§ **AIM OF THE TASK**:
Nothing outside the stretch should be returned: give exactly the lines from the line containing "return ring" through the line containing "imported = [obj", including both.

§ **INFORMATION SHOWN**:
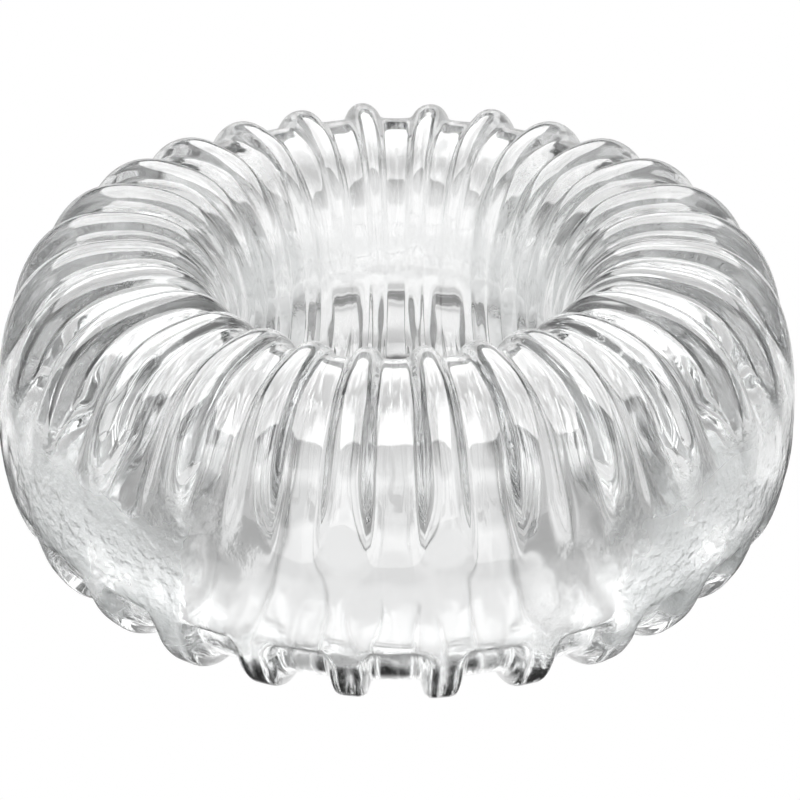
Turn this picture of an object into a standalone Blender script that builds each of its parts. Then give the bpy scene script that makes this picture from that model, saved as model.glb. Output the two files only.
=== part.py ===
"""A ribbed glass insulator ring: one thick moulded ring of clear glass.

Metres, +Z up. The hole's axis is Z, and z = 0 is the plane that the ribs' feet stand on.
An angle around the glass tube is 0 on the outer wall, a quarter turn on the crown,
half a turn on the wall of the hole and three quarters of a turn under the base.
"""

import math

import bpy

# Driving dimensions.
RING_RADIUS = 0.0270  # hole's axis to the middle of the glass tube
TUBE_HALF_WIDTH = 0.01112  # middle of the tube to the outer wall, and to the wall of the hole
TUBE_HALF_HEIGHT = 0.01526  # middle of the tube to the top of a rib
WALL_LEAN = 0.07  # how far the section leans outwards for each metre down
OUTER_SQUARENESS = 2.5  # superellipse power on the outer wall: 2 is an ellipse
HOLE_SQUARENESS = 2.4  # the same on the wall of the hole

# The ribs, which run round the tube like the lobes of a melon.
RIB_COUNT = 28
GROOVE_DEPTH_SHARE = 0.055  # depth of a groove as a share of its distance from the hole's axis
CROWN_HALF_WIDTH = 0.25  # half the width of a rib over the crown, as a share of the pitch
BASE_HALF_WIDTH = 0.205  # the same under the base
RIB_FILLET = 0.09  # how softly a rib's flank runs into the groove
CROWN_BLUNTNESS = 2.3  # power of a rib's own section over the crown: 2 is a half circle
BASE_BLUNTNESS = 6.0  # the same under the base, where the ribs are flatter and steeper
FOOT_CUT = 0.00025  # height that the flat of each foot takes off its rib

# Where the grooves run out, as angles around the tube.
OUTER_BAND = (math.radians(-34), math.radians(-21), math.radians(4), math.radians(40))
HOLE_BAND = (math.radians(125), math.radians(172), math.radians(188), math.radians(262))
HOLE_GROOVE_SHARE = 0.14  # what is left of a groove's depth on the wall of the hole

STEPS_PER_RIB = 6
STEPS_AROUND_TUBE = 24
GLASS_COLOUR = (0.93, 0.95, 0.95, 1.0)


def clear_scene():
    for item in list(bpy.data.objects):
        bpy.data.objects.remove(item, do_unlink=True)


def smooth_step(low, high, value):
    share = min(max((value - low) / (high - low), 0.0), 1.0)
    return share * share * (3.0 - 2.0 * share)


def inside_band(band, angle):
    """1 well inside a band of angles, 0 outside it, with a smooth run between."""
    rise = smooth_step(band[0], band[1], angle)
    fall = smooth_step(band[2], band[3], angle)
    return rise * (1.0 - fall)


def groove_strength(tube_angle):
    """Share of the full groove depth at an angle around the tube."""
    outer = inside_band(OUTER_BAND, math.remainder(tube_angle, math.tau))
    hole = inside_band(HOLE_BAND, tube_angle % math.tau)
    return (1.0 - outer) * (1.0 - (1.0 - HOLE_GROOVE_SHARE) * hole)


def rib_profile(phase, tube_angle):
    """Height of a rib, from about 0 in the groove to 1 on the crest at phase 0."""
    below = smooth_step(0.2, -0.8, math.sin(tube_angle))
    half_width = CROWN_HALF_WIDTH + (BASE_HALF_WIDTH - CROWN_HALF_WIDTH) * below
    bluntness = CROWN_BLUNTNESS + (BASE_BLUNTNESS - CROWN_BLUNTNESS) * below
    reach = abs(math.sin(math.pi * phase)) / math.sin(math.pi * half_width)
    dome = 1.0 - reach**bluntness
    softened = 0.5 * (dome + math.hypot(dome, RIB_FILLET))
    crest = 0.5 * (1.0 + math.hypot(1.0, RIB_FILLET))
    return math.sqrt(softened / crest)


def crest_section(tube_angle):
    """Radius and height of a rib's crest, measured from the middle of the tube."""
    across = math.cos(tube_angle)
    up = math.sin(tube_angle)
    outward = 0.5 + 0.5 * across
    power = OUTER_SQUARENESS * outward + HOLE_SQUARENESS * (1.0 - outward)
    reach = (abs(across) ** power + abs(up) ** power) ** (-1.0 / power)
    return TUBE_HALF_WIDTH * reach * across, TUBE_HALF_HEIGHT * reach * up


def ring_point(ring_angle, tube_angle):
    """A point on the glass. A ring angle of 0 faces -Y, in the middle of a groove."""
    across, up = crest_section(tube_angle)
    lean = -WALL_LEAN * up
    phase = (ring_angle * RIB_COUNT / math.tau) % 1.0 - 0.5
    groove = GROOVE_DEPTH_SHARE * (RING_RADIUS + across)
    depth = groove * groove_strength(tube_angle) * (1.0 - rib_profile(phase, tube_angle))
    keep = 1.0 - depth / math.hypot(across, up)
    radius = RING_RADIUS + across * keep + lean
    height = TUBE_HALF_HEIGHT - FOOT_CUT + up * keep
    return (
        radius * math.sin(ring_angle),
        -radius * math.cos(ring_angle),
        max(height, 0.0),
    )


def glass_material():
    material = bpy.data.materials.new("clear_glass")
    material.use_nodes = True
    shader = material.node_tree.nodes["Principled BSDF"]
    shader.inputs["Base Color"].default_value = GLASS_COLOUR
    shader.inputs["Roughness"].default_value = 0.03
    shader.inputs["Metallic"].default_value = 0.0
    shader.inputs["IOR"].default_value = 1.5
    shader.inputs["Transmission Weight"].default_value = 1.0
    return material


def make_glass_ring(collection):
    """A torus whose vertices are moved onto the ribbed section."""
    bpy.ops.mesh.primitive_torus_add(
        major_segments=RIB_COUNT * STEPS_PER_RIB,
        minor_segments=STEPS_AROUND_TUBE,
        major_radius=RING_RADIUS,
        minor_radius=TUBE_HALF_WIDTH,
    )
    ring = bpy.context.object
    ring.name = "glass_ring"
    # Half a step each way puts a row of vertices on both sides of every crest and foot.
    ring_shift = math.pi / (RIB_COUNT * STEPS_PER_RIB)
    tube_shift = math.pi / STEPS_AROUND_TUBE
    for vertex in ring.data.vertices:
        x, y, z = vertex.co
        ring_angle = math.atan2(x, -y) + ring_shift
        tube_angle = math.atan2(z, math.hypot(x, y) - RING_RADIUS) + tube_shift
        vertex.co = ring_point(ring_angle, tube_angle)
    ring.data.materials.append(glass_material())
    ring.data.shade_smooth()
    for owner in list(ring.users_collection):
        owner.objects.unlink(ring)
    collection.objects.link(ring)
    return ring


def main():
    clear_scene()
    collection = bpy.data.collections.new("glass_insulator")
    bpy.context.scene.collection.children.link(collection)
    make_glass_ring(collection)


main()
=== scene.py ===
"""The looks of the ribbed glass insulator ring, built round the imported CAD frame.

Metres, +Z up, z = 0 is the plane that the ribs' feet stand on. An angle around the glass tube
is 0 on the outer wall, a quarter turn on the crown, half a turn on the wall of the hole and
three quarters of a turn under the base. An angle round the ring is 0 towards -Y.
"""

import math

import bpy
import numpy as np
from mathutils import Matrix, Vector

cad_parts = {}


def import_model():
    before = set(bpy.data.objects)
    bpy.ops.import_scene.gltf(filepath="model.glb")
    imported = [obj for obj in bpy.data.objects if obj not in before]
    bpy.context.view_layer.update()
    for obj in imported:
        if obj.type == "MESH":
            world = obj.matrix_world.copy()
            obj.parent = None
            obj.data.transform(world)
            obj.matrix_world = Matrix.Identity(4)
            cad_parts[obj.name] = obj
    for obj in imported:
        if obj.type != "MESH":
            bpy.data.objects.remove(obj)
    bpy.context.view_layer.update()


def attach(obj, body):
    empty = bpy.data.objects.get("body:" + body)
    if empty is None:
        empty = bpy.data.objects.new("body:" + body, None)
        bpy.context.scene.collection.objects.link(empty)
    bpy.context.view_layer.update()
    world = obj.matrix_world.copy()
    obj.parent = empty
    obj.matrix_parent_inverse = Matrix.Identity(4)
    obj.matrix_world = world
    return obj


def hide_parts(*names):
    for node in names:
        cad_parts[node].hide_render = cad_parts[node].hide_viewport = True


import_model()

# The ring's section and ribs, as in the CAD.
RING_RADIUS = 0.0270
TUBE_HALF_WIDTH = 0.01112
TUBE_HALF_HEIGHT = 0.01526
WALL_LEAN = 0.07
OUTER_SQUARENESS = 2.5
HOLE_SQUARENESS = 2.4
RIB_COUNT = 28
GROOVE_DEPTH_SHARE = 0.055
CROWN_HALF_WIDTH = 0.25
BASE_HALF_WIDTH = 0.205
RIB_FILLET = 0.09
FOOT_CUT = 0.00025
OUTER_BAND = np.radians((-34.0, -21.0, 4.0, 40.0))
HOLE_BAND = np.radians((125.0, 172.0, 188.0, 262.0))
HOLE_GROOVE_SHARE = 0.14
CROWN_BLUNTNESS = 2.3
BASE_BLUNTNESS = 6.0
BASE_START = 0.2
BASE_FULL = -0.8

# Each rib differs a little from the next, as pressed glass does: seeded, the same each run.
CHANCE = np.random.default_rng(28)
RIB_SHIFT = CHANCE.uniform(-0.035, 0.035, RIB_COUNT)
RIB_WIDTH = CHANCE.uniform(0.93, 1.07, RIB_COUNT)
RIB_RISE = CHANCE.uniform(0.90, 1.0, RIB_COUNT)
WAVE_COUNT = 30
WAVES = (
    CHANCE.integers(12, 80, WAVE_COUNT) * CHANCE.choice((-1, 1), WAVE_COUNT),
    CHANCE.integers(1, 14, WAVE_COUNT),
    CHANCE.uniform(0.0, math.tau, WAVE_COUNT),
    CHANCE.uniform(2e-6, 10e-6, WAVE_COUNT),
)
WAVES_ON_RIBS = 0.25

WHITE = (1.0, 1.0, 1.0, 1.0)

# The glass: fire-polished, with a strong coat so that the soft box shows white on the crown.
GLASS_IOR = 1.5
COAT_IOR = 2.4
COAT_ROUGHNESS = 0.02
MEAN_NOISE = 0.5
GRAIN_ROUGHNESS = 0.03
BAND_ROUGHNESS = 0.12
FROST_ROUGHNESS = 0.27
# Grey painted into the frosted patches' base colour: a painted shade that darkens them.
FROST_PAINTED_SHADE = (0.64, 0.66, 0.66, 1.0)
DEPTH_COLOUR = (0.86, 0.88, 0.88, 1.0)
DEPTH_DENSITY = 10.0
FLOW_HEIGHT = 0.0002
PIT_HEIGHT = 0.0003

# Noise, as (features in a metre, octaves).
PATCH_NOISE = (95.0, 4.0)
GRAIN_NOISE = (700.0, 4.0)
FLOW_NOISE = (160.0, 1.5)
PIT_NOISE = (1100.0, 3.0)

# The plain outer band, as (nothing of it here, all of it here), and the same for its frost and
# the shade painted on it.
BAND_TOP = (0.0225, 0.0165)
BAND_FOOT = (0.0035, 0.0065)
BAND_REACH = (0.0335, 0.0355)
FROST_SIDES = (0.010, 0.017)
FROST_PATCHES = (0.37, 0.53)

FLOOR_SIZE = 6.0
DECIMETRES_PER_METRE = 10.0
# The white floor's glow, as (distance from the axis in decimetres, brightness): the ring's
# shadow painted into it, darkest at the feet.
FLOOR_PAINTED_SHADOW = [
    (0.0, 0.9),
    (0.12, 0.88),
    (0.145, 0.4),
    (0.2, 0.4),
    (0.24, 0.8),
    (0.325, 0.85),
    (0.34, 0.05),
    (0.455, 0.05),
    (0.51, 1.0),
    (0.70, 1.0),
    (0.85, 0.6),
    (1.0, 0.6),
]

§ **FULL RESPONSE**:
    return ring


def main():
    clear_scene()
    collection = bpy.data.collections.new("glass_insulator")
    bpy.context.scene.collection.children.link(collection)
    make_glass_ring(collection)


main()
=== scene.py ===
"""The looks of the ribbed glass insulator ring, built round the imported CAD frame.

Metres, +Z up, z = 0 is the plane that the ribs' feet stand on. An angle around the glass tube
is 0 on the outer wall, a quarter turn on the crown, half a turn on the wall of the hole and
three quarters of a turn under the base. An angle round the ring is 0 towards -Y.
"""

import math

import bpy
import numpy as np
from mathutils import Matrix, Vector

cad_parts = {}


def import_model():
    before = set(bpy.data.objects)
    bpy.ops.import_scene.gltf(filepath="model.glb")
    imported = [obj for obj in bpy.data.objects if obj not in before]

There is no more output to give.